Plusieurs compositeurs ont réalisé des arrangements musicaux de l’Ave Maria de Schubert. On retiendra particulièrement celui (S. 558) de Franz Liszt (1811-1886) pour piano solo. Le compositeur hongrois était particulièrement réputé pour ses arrangements virtuoses d’œuvres d’autres compositeurs, notamment ses transcriptions pour piano solo (S. 464) des symphonies de Beethoven. Dans son arrangement de l’Ave Maria de Schubert, Liszt redéfinit la virtuosité pianistique et l’élève à de nouveaux sommets, sublimant ainsi l’art du piano du XIXe siècle. En intégrant des cascades d’arpèges, des octaves tonitruantes et en élaborant des enchaînements harmoniques tant riches, complexes qu’ingénieux, il dépeint des paysages sonores d’une profondeur remarquables. Connu pour sa piété et son dévouement religieux, Liszt a réaffirmé sa dévotion envers la Vierge Marie en composant ou en arrangeant différentes versions de l’Ave Maria. Parmi celles-ci, on pourrait citer, à titre d’exemple, sa première œuvre mariale datant de 1846 pour chœur à huit voix et orgue (S. 20) ainsi que ses compositions ultérieures, telles que son Ave Maria pour piano solo de 1869, connu sous le nom de Les Cloches de Rome (Die Glocken von Rom, S.182), réarrangé pour chœur à 4 voix et orgue (S. 38). Sans oublier son arrangement de l’Ave Maria de Jacques Arcadelt (1504-1568), un compositeur de la Renaissance qui était également chanteur dans le chœur papal.

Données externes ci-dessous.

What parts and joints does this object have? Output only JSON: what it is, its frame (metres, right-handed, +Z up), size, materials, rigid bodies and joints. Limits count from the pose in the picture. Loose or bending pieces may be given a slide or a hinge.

Dans la vidéo ci-dessous, le pianiste franco-chypriote, Cyprien Katsaris, livre une lecture poignante de l’arrangement lisztien (S. 558) de l’Ave Maria de Schubert.

Moment de transfiguration

Une autre adaptation de l’Ave Maria de Schubert qui mérite également une attention particulière est la Fantaisie de Naji Hakim (né en 1955). Les compositions de l’organiste et compositeur libanais sont parvenues à se forger une place d’exception au sein du répertoire contemporain de la musique d’art occidentale. Sa Fantaisie sur un lied de Franz Schubert (tant dans sa version pour orgue que dans celle pour orchestre et chœur) exhale une exubérance harmonique, dont seul un organiste de renom comme Hakim en détiendrait le secret. Les enchaînements mélodico-harmoniques se succèdent avec subtilité, immergeant l’auditoire dans un paysage sonore tour à tour lumineux et sombre, aux mille nuances tamisées. Certains passages évoquent solennellement une immense foule de pèlerins de Notre-Dame de Paris déclamant l’antienne mariale, tandis que d’autres, plus dynamiques, rappellent l’image des ailes frémissantes des anges-pèlerins. Après un épisode tumultueux figurant la supplication, un moment de contemplation divine s’installe. Un moment serein, apaisant, réconfortant. Un moment de transfiguration qui hantera l’esprit de tout auditeur attentif, bien au-delà des derniers accords.

Tradition orthodoxe

Un recensement exhaustif des Ave Maria des périodes romantique, postromantique, moderne et contemporaine serait tout simplement impossible. Ainsi, il serait pertinent de mettre finalement en lumière l’Ave Maria d’Antonín Dvořák (1841-1904) pour contralto et orgue (B.068), et celui de Félix Mendelssohn (1809-1847) pour chœur à huit voix (opus 23/2). De plus, il convient d’explorer les compositions suivant la tradition orthodoxe russe, notamment le sixième mouvement des Vêpres opus 37 (intitulé Réjouis toi, Vierge) de Sergueï Rachmaninov (1873-1943), l’Ave Maria d’Igor Stravinsky (1882-1971) pour chœur à 4 voix (HH.57) et celui d’Arvo Pärt (né en 1935). Ce dernier, intitulé Bogoróditse Djévo (Réjouis toi, Vierge en français) puise son inspiration dans un texte en slavon d’église, extrait du Livre des prières orthodoxes. Cette concise prière musicale s’impose comme un cri de jubilation et se démarque nettement des différents Ave Maria catholiques à l’humeur lyrique. Les chants à quatre, voire à huit voix, de cette composition, les phrases à cheval entre le parlé et le chanté, ainsi que la résonance riche et joyeuse des accords parallèles, sont inspirés par les traditions musicales de l’Église orthodoxe russe.